In 2020, many fall armyworms（FAW; Spodoptera frugiperda）infested with an entomopathogenic fungus were collected from maize fields in Southern Kyushu. In this study, three isolates of FAW fungus and one from common cutworm（CCW; Spodoptera litura）were identified by DNA sequencing as Metarhizium rileyi（formerly Nomuraea rileyi）and found to be closely related to each other. Three fungal isolates from FAW in Kashiwabaru, Satsuma Town; Kinpo, Minamisatsuma City; and Nonomitani, Miyakonojo City, as well as one isolate from CCW in Korimoto, Kagoshima City, were inoculated onto third instar FAW and CCW larvae. The LC₅₀ value ratios of FAW to CCW were 1.14, 0.049, 1.91, and 13.94, respectively, indicating either similar virulence against both species or greater virulence against CCW; only the Kinpo isolate was more virulent against FAW. The LC₅₀ against FAW was 9.7×10³ to 9.6×10⁵ conidia*ml⁻¹. These three strains, other than the Kimpo isolate, were more virulent to CCW, but would also be expected to contribute to FAW mortality in the field.

Effects of the Root-knot Nematode, Meloidogyne incognita, on the Shoot Growth of Figs, ‘Houraishi,’ a Common Fig, and ‘Reikodai 1 go,’ Derived from Interspecific Hybridization of Ficus carica and F. erecta.

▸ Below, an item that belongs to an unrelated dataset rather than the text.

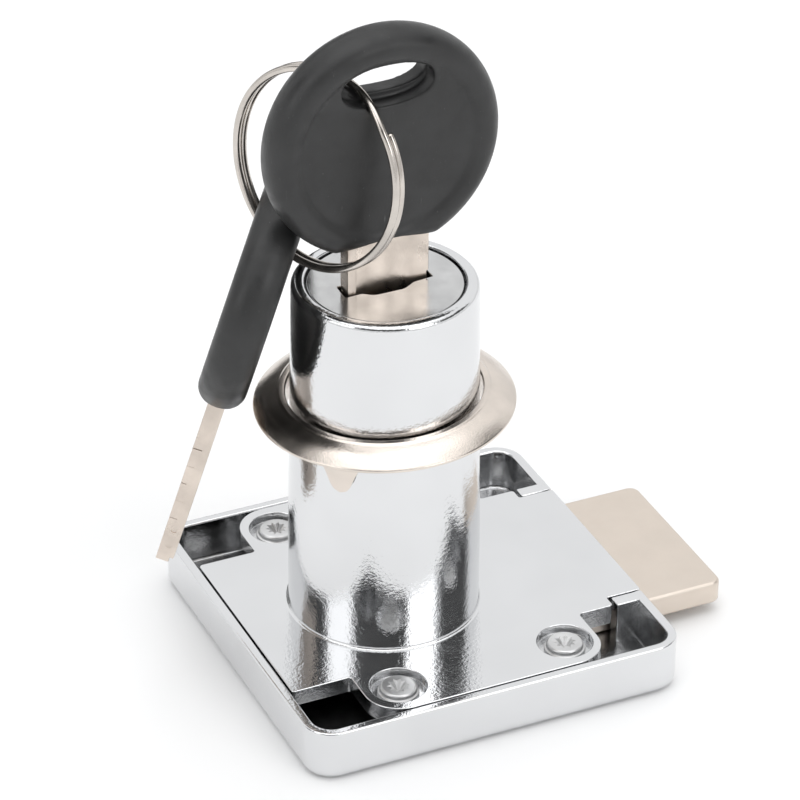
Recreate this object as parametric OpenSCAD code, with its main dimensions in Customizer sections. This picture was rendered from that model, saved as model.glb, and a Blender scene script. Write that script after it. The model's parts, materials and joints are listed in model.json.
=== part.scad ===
// Drawer cam lock: square cast case, barrel with trim ring, half-turn plug that
// throws a flat bolt, and two keys on a split ring.
// Origin: on the barrel axis, at the mounting face (the rim of the case).
// +Z runs up the barrel to the key, +X is the way the bolt throws.

/* [Case] */
// Side of the square case
case_side = 40; // [39:0.5:42]
// Depth of the case, from its back to the rim
case_depth = 5.6; // [5.6:0.1:7]
// Thickness of the case wall
case_wall = 1; // [0.8:0.1:1.2]
// Distance from the barrel axis to the case's centre, towards the bolt
case_shift_x = 4; // [3:0.1:4.5]
// Distance from the barrel axis to the case's centre, sideways
case_shift_y = 0.5; // [0:0.1:0.8]
// Radius of the case's upright corners
case_corner_r = 3; // [2.5:0.1:4]
// Radius of the case's back edges
case_edge_r = 1.2; // [0.6:0.1:1.5]
// Spacing of the four mounting holes, both ways
mount_pitch = 31; // [30:0.5:31.5]
// Diameter of a mounting hole
mount_d = 3.6; // [3:0.1:4]

/* [Barrel] */
// Diameter of the barrel at the mounting face
barrel_d = 19; // [19:0.1:19.2]
// Diameter of the barrel at its outer end
barrel_tip_d = 18.1; // [18:0.1:18.6]
// Height of the barrel above the mounting face
barrel_h = 36.5; // [36:0.5:44]
// Thickness of the cover plate that the barrel stands on
cover_t = 1.75; // [1.6:0.05:1.8]

/* [Bolt] */
// Width of the bolt
bolt_w = 19.4; // [17:0.1:19.4]
// Thickness of the bolt
bolt_t = 2.5; // [2.2:0.1:2.5]
// How far the bolt stands out of the case when it is thrown
bolt_throw = 9.6; // [8:0.1:9.6]

/* [Plug] */
// Diameter of the plug's visible face
face_d = 15.4; // [15:0.1:15.4]
// Diameter of the plug inside the barrel
plug_d = 13; // [12.8:0.1:13]
// Distance from one wafer to the next
wafer_pitch = 1.75; // [1.6:0.05:1.8]
// How far a wafer stands out of the plug when the key is out
wafer_travel = 0.6; // [0.4:0.1:0.8]

/* [Trim ring] */
// Outer diameter of the trim ring
ring_d = 25.6; // [24:0.2:30]
// Height of the trim ring's edge above the mounting face
ring_z = 22.9; // [16:0.1:24]
// How far the trim ring sits out of square
ring_lean = 2; // [0:0.5:2]

/* [Keys] */
// Diameter of a key's round head
head_d = 23.8; // [22:0.2:24]
// Thickness of a key's head at its rim
head_t = 4.8; // [4:0.1:4.8]
// Width of a key's blade
blade_w = 8.66; // [8.4:0.02:8.66]
// Thickness of a key's blade
blade_t = 1.7; // [1.5:0.1:1.8]
// Length of a key's blade below its head
blade_len = 17.5; // [16.5:0.5:18]

/* [Split ring] */
// Diameter of the split ring, measured to the middle of its wire
loop_d = 18.84; // [18.4:0.02:19.2]
// Diameter of the split ring's wire
wire_d = 0.75; // [0.6:0.05:0.8]

/* [Hidden] */

$fn = 64;
eps = 0.01;
fit = 0.05;                       // radial clearance of the plug in its bores
gap = 0.15;                       // clearance between flat sliding faces

// case
floor_t = 1.1;
floor_z = -case_depth + floor_t;
inner_side = case_side - 2 * case_wall;
inner_corner_r = case_corner_r - case_wall;
wall_x = case_shift_x + case_side / 2;
screw_x = 9;
screw_y = 15;
screw_head_r = 2.05;
screw_shank_r = 1.1;
screw_seat = 0.95;
lobe_r = 3.7;
counterbore_r = 2.8;
boss_r = 2.6;
guide_y = bolt_w / 2 + 0.4;       // half the distance between the bolt's guides
guide_t = 1.45;
guide_x = 20.6;
guide_len = 2.5;
pocket_back_x = -8.7;             // where the cover ends beside the rear pockets
pocket_back_y = 11.9;
pocket_front_x = 16.4;            // where the cover ends beside the front pockets
pocket_front_y = 11.4;

// barrel and plug
barrel_r = barrel_d / 2;
barrel_tip_r = barrel_tip_d / 2;
barrel_straight = 8;              // the barrel is parallel this far up, then tapers
barrel_edge_r = 0.7;
face_r = face_d / 2;
plug_r = plug_d / 2;
face_z = barrel_h - 0.25;         // the face lies just inside the barrel's edge
cap_t = 0.8;
flange_z = barrel_h - 1.9;        // shoulder that the plug's flange rests on
plug_bottom = -cover_t + fit;
clip_z = 0.1;
clip_t = 0.8;
clip_r = 7.6;
clip_groove_r = 5.6;
clip_room_r = 8.2;
clip_room_z = 1;
keyway_w = 9.2;
keyway_t = 2.16;
keyway_depth = 13.2;
bulge_r = 2.5;                    // the keyway bulges forwards at its middle
bulge_x = -0.35;
bulge_y = 0.55;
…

To determine the effects of the root-knot nematode, Meloidogyne incognita（Nemata: Meloidogynidae）, on the shoot elongation of figs, ca. two-month-old cuttings were collected from two fig cultivars: ‘Houraishi,’ a common fig, and ‘Reikodai 1 go,’ derived from interspecific hybridization of Ficus carica and F. erecta. The latter is resistant to Ceratocystis canker and thus is expected to be used as a new rootstock for fig trees. Twenty plants of each cultivar were utilized, and half were inoculated with M. incognita. On the day of inoculation, and 39, 64, and 130 days after inoculation, the length of the new shoot from each cutting was checked. Root-knots and the density of the nematodes were recorded in each fig species 130 days after inoculation. We found no differences in the length of the new shoots in ‘Houraishi’ with or without M. incognita 39 days post-inoculation, but by day 64, shoot elongation was inhibited. In contrast, there were no differences in shoot length between ‘Reikodai 1 go’ with or without M. incognita throughout the experimental period. The number of root-knots and the nematode density were higher in ‘Houraishi’ than ‘Reikodai 1 go.’ Such differences may explain the inhibition of shoot elongation in ‘Houraishi.’ These results indicate that nematicide should be used before the planting of ‘Houraishi’ to avoid damage caused by M. incognita. To judge the necessity of nematicide when planting ‘Houraishi’ grafted onto ‘Reikodai 1 go’ as a rootstock, further experiments should be carried out.